#### EXTRACTED RECORDS ####

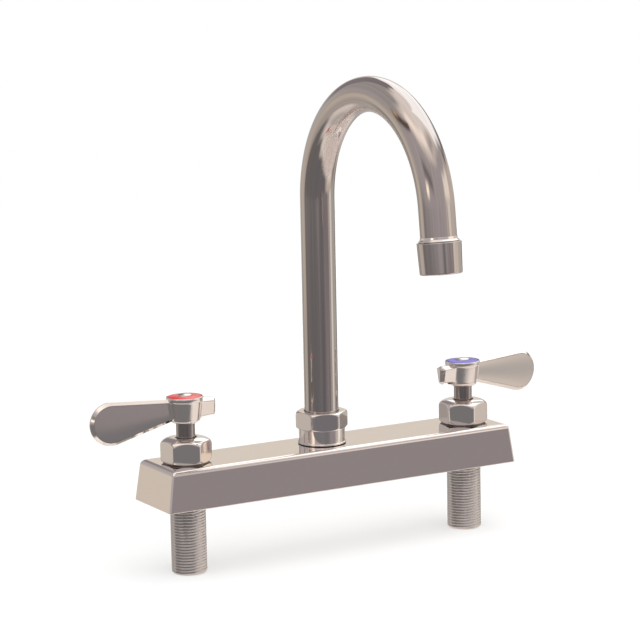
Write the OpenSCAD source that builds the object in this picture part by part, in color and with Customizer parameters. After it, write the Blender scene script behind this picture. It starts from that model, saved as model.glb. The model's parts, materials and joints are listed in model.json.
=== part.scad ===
// Deck-mount faucet: cast body on two threaded inlet shanks, a swivel gooseneck
// spout and two quarter-turn lever valves.
// The origin is the middle of the body's underside, on the deck.
// Z is up, Y is to the back, X is to the cold side. The spout points to the front.

/* [Body] */
// Distance between the two valve axes
handle_centres = 203.2; // [180:0.1:230]
// Body length beyond each valve axis, at the deck
body_end = 24.4; // [22:0.1:40]
// Width of the body at the deck
body_width = 49; // [46:0.5:60]
// Height of the body
body_height = 25.4; // [24.6:0.1:32]
// How far each end leans in at the top
end_draft = 3.6; // [0.5:0.1:5]
// How far the front and back lean in at the top
side_draft = 1.6; // [0.5:0.1:3.5]
// Radius along the top edges
top_edge_radius = 3; // [0.5:0.1:4]
// Wall of the casting
body_wall = 3; // [2:0.1:4]
// Thickness of the casting's roof
roof_thickness = 4; // [2.5:0.1:6]
// Width of the waterway rib under the roof
waterway_width = 15; // [12:0.5:20]
// Diameter of the waterway inside the rib
waterway_bore = 8.6; // [6:0.1:9]
// Diameter of the bosses round the valves and the outlet
boss_diameter = 34; // [32:0.5:38]
// Thickness of the cross ribs
rib_thickness = 3; // [2:0.1:5]

/* [Inlet shanks] */
// Thread diameter of a shank
shank_diameter = 22.2; // [20:0.1:24]
// Length of a shank below the deck
shank_length = 44.5; // [30:0.5:70]
// Bore of a shank
shank_bore = 13; // [9:0.5:14]
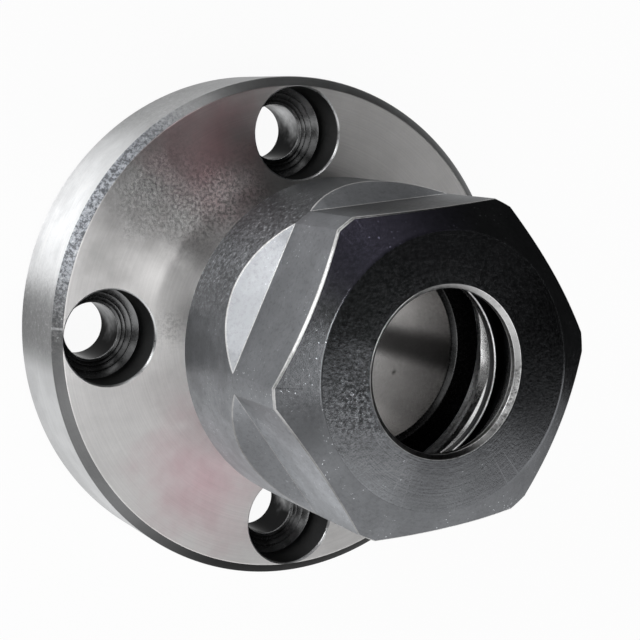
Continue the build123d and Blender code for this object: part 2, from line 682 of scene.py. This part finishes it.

# How bright the marks and the grain are, as shares of the metal's brightness, how bright the specks'
# painted glints are, how much brighter than the metal a painted glint in a pit patch is, up to a
# speck's, and how much the roughness varies
marks_shade = 0.4
grain_shade = 0.2
speck_brightness = 0.85
glint_gain = 2.4
gloss_change = (-0.04, 0.05)

# The relief's height in millimetres, and what the marks, the grain and the pits add to it
relief_height = 0.005
marks_relief = 0.5
grain_relief = 4
pits_relief = 12.0

# Which way a highlight is stretched, as a share of a turn: across the tool marks
stretch_turn = 0.25


def stretch_highlight(tree, shader, anisotropy):
    """Stretches the highlight across tool marks that run round the axis."""
    shader.inputs["Anisotropic"].default_value = anisotropy
    shader.inputs["Anisotropic Rotation"].default_value = stretch_turn
    tangent = tree.nodes.new("ShaderNodeTangent")
    tangent.direction_type = "RADIAL"
    tangent.axis = "Z"
    tree.links.new(tangent.outputs[0], shader.inputs["Tangent"])


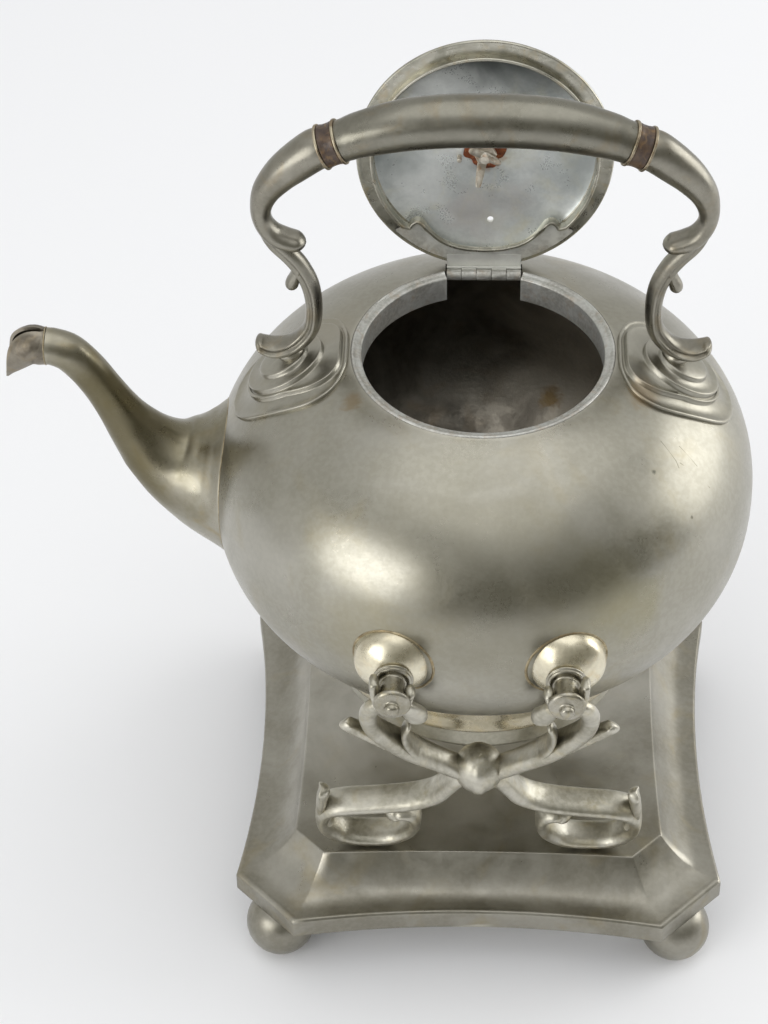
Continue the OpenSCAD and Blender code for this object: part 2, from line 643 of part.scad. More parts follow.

####

> [WHAT YOU SHOULD DO]:
Print the whole listing exactly as it is.

> [REPLY]:
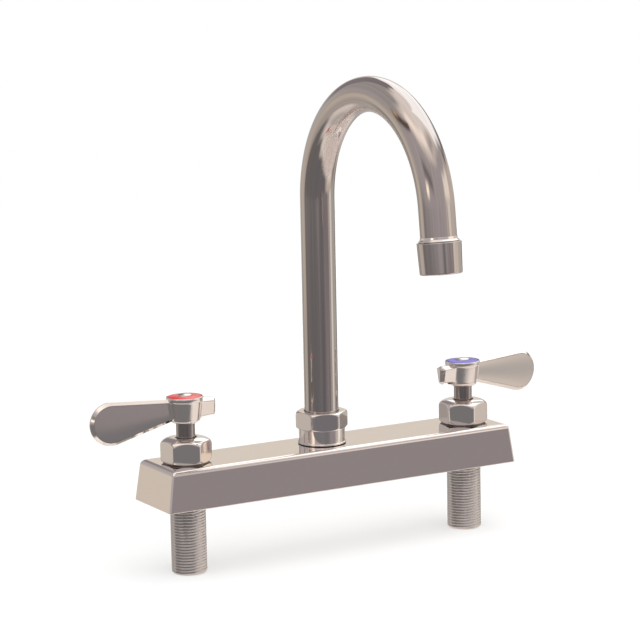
Write the OpenSCAD source that builds the object in this picture part by part, in color and with Customizer parameters. After it, write the Blender scene script behind this picture. It starts from that model, saved as model.glb. The model's parts, materials and joints are listed in model.json.
=== part.scad ===
// Deck-mount faucet: cast body on two threaded inlet shanks, a swivel gooseneck
// spout and two quarter-turn lever valves.
// The origin is the middle of the body's underside, on the deck.
// Z is up, Y is to the back, X is to the cold side. The spout points to the front.

/* [Body] */
// Distance between the two valve axes
handle_centres = 203.2; // [180:0.1:230]
// Body length beyond each valve axis, at the deck
body_end = 24.4; // [22:0.1:40]
// Width of the body at the deck
body_width = 49; // [46:0.5:60]
// Height of the body
body_height = 25.4; // [24.6:0.1:32]
// How far each end leans in at the top
end_draft = 3.6; // [0.5:0.1:5]
// How far the front and back lean in at the top
side_draft = 1.6; // [0.5:0.1:3.5]
// Radius along the top edges
top_edge_radius = 3; // [0.5:0.1:4]
// Wall of the casting
body_wall = 3; // [2:0.1:4]
// Thickness of the casting's roof
roof_thickness = 4; // [2.5:0.1:6]
// Width of the waterway rib under the roof
waterway_width = 15; // [12:0.5:20]
// Diameter of the waterway inside the rib
waterway_bore = 8.6; // [6:0.1:9]
// Diameter of the bosses round the valves and the outlet
boss_diameter = 34; // [32:0.5:38]
// Thickness of the cross ribs
rib_thickness = 3; // [2:0.1:5]

/* [Inlet shanks] */
// Thread diameter of a shank
shank_diameter = 22.2; // [20:0.1:24]
// Length of a shank below the deck
shank_length = 44.5; // [30:0.5:70]
// Bore of a shank
shank_bore = 13; // [9:0.5:14]
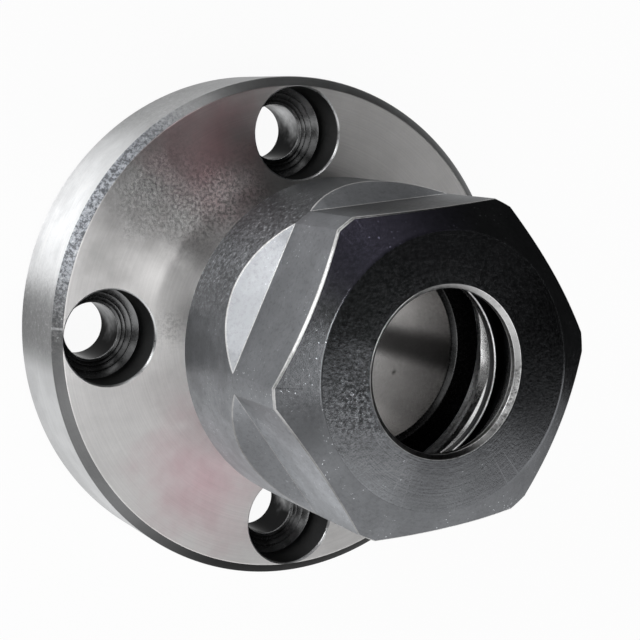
Continue the build123d and Blender code for this object: part 2, from line 682 of scene.py. This part finishes it.

# How bright the marks and the grain are, as shares of the metal's brightness, how bright the specks'
# painted glints are, how much brighter than the metal a painted glint in a pit patch is, up to a
# speck's, and how much the roughness varies
marks_shade = 0.4
grain_shade = 0.2
speck_brightness = 0.85
glint_gain = 2.4
gloss_change = (-0.04, 0.05)

# The relief's height in millimetres, and what the marks, the grain and the pits add to it
relief_height = 0.005
marks_relief = 0.5
grain_relief = 4
pits_relief = 12.0

# Which way a highlight is stretched, as a share of a turn: across the tool marks
stretch_turn = 0.25


def stretch_highlight(tree, shader, anisotropy):
    """Stretches the highlight across tool marks that run round the axis."""
    shader.inputs["Anisotropic"].default_value = anisotropy
    shader.inputs["Anisotropic Rotation"].default_value = stretch_turn
    tangent = tree.nodes.new("ShaderNodeTangent")
    tangent.direction_type = "RADIAL"
    tangent.axis = "Z"
    tree.links.new(tangent.outputs[0], shader.inputs["Tangent"])


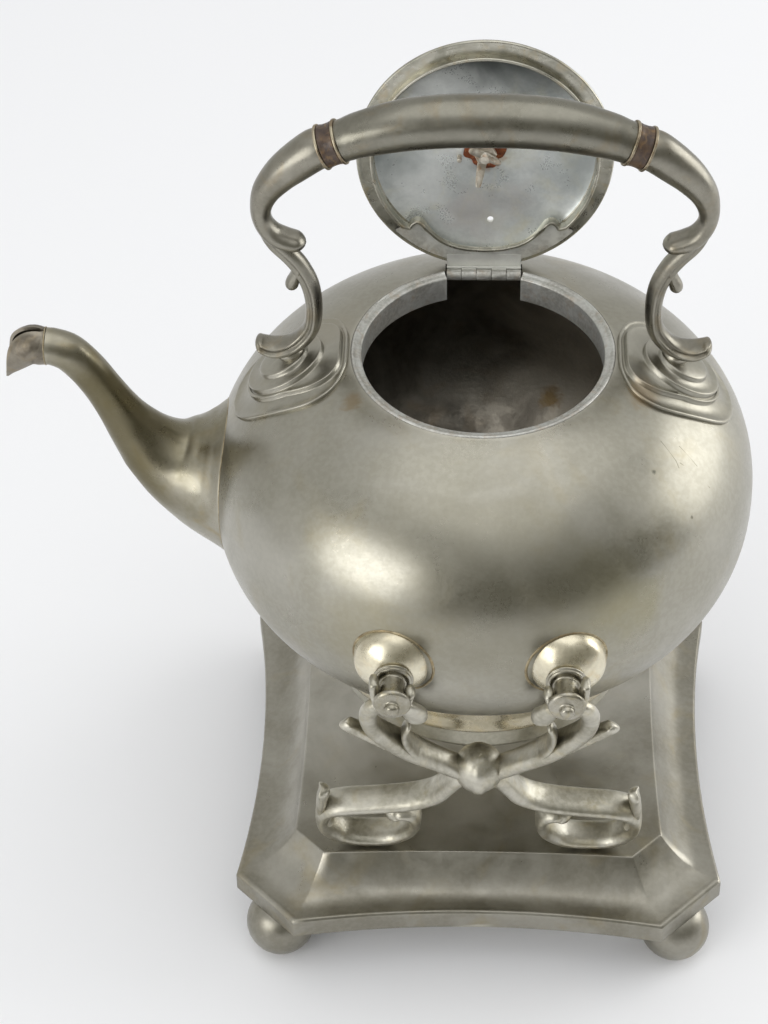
Continue the OpenSCAD and Blender code for this object: part 2, from line 643 of part.scad. More parts follow.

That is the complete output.